If the stench disturbs you in your quest for purity, it must be an aberration of your mind. As was the case when you visited a public utility in the not too distant past. Wondering, are you, what this last bit means? I guess I have to draw your attention to the scriptures. Appearance, they say, must by all means be distinguished from the essence. The material world around us is merely an illusion, be it the infinite variety of Gangetic scum or the gruesome sight of public conveniences. I actually read about it in a collection of pamphlets called the Upanishads. I am not sure of course if this is what they really said, because it’s one of the most difficult exercises I have ever subjected my poor brain to. Left me devastated for many weeks, till I found out that there were popular versions of the book also, for simpletons like me. The one I located was called the Bhagvad-Geeta. Don’t believe a word though of what they say about this book. It is no more user friendly than its predecessors. Far from making life easier to pursue, it asked me to perform a task that was horrendously difficult: to remain equally undisturbed in happiness and sorrow! I mean, whether it was an Income Tax Officer who summoned me, or Madhuri Dixit. That was the limit I thought. And recall that the Upanishads added on to this an inane corollary: the dissimilarity we perceive between your loo and mine is purely imaginary. Because, nothing actually exists. May be even you and I don’t. Descartes notwithstanding. Cogito without sum!Hey man! The very notion makes me miss a heartbeat, assuming of course that there is a heart for its miserable beat to be missed.
Perhaps M should have kept his philanthropic propensities at bay and let V’s toe carry out the destruction. That would preclude the existence, amongst lesser beings, of polluters of public johns, and amongst greater ones, of polluters of public minds. Those who scare innocent onlookers by spinning ontological paradoxes. Of course, in that event, the Brahmanda itself would have gone up in smoke. And along with it, the anda-s that fertilized into you and me. But then, what’s the point of creating a guy, merely to make him fret day and night that he may not have been created after all?
See what’s happened? Only a minute ago, I was enjoying my solitude, harmlessly pushing buttons here and there. Watching the multicoloured lights blink. Singing paeans to the potty. Not a care in the world. And now someone’s come out with the loony idea that I may not even be! Oh yes! M should definitely have left Vishnu’s toe alone.
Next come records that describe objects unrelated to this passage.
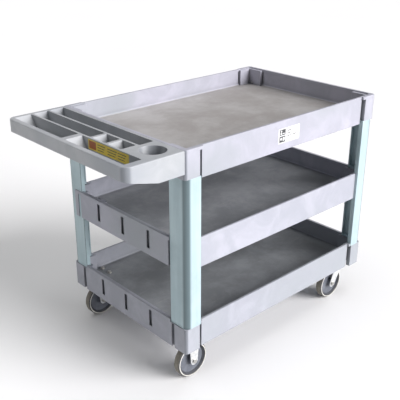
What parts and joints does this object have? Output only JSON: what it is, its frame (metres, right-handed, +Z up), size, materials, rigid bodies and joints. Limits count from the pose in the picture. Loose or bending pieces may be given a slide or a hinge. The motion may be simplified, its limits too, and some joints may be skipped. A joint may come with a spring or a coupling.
{
  "type": "rolling utility cart",
  "caption": "Moulded plastic service cart with deep tray shelves on corner legs, a tool tray handle with a cup holder, and rigid and swivel casters.",
  "frame": {"origin": "on the floor, under the middle of the overall box", "axes": "+X points away from the handle, +Y to the left of a person pushing the cart, +Z up"},
  "size_m": [1.152, 0.638, 0.838],
  "materials": {
    "shelf_plastic": "lightly textured structural foam",
    "leg_plastic": "satin moulded",
    "zinc_plate": "bright zinc plate",
    "bolt_steel": "zinc plated",
    "wheel_plastic": "moulded",
    "tyre_rubber": "matt, slightly scuffed",
    "white_sticker": "printed film",
    "yellow_sticker": "printed film"
  },
  "bodies": {
    "cart": {"top_shelf": "shelf_plastic", "middle_shelf": "shelf_plastic", "bottom_shelf": "shelf_plastic", "tool_tray_handle": "shelf_plastic", "leg_rear_right": "leg_plastic", "leg_rear_left": "leg_plastic", "leg_front_right": "leg_plastic", "leg_front_left": "leg_plastic", "leg_screws": "bolt_steel", "handle_screws": "bolt_steel", "caster_bolts": "bolt_steel", "caster_washers": "bolt_steel", "caster_nuts": "bolt_steel", "side_label": "white_sticker", "trough_label": "yellow_sticker", "rigid_bracket_rear_right": "zinc_plate", "axle_bolt_rear_right": "bolt_steel", "axle_nut_rear_right": "bolt_steel", "axle_sleeve_rear_right": "bolt_steel", "rigid_bracket_rear_left": "zinc_plate", "axle_bolt_rear_left": "bolt_steel", "axle_nut_rear_left": "bolt_steel", "axle_sleeve_rear_left": "bolt_steel", "caster_plate_front_right": "zinc_plate", "kingpin_front_right": "bolt_steel", "swivel_race_front_right": "zinc_plate", "swivel_balls_front_right": "bolt_steel", "caster_plate_front_left": "zinc_plate", "kingpin_front_left": "bolt_steel", "swivel_race_front_left": "zinc_plate", "swivel_balls_front_left": "bolt_steel"},
    "rear_right_wheel": {"wheel_core_rear_right": "wheel_plastic", "tyre_rear_right": "tyre_rubber"},
    "rear_left_wheel": {"wheel_core_rear_left": "wheel_plastic", "tyre_rear_left": "tyre_rubber"},
    "front_right_fork": {"swivel_fork_front_right": "zinc_plate", "axle_bolt_front_right": "bolt_steel", "axle_nut_front_right": "bolt_steel", "axle_sleeve_front_right": "bolt_steel"},
    "front_right_wheel": {"wheel_core_front_right": "wheel_plastic", "tyre_front_right": "tyre_rubber"},
    "front_left_fork": {"swivel_fork_front_left": "zinc_plate", "axle_bolt_front_left": "bolt_steel", "axle_nut_front_left": "bolt_steel", "axle_sleeve_front_left": "bolt_steel"},
    "front_left_wheel": {"wheel_core_front_left": "wheel_plastic", "tyre_front_left": "tyre_rubber"}
  },
  "joints": [
    {"name": "rear_right_wheel_spin", "type": "hinge", "parent": "cart", "child": "rear_right_wheel", "pos_m": [-0.296, -0.262, 0.0635], "axis": [0, 1, 0], "continuous": true},
    {"name": "rear_left_wheel_spin", "type": "hinge", "parent": "cart", "child": "rear_left_wheel", "pos_m": [-0.296, 0.262, 0.0635], "axis": [0, 1, 0], "continuous": true},
    {"name": "front_right_swivel", "type": "hinge", "parent": "cart", "child": "front_right_fork", "pos_m": [0.508, -0.262, 0.146], "axis": [0, 0, 1], "continuous": true},
    {"name": "front_right_wheel_spin", "type": "hinge", "parent": "front_right_fork", "child": "front_right_wheel", "pos_m": [0.462, -0.262, 0.0635], "axis": [0, 1, 0], "continuous": true},
    {"name": "front_left_swivel", "type": "hinge", "parent": "cart", "child": "front_left_fork", "pos_m": [0.508, 0.262, 0.146], "axis": [0, 0, 1], "continuous": true},
    {"name": "front_left_wheel_spin", "type": "hinge", "parent": "front_left_fork", "child": "front_left_wheel", "pos_m": [0.462, 0.262, 0.0635], "axis": [0, 1, 0], "continuous": true}
  ]
}
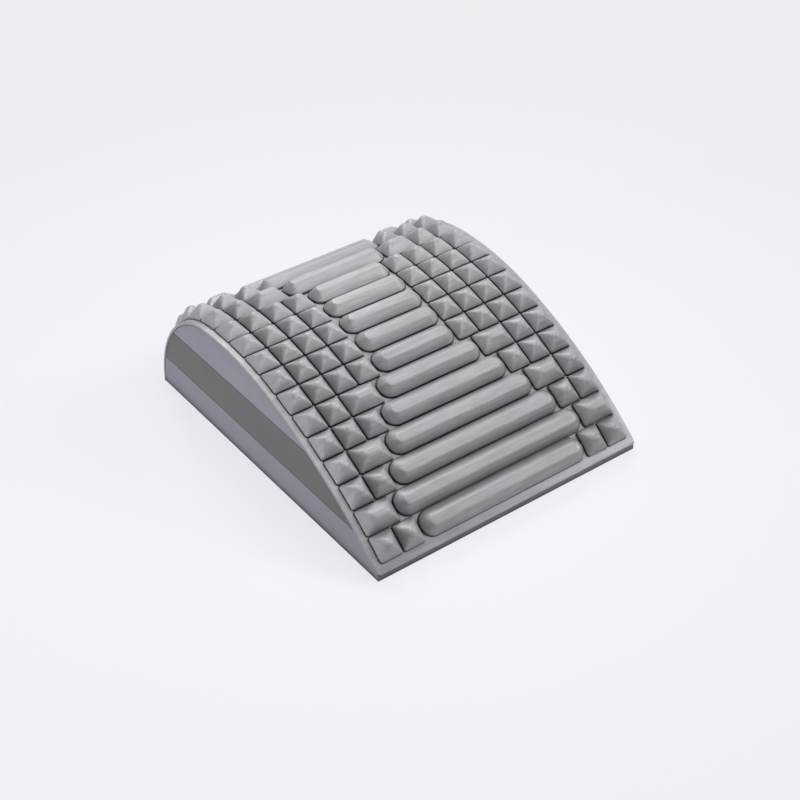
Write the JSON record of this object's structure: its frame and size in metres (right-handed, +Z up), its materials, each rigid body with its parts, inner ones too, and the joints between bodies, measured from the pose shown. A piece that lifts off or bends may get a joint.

And indeed, this is not the only instance of Monsieur Shiva’s indiscretions. On another occasion, he struck terror in the hearts of many by pampering a wicked, wicked chap called Illwal. Had it not been for the self sacrificing Agastya, I wonder where some of us would be hiding today. Possibly deep inside Veerappan’s jungles. In the interest of mankind, Ag’y boy even committed a supremely impolite act in public. But that story, with its sound and fury, must wait for later.
Tons of love.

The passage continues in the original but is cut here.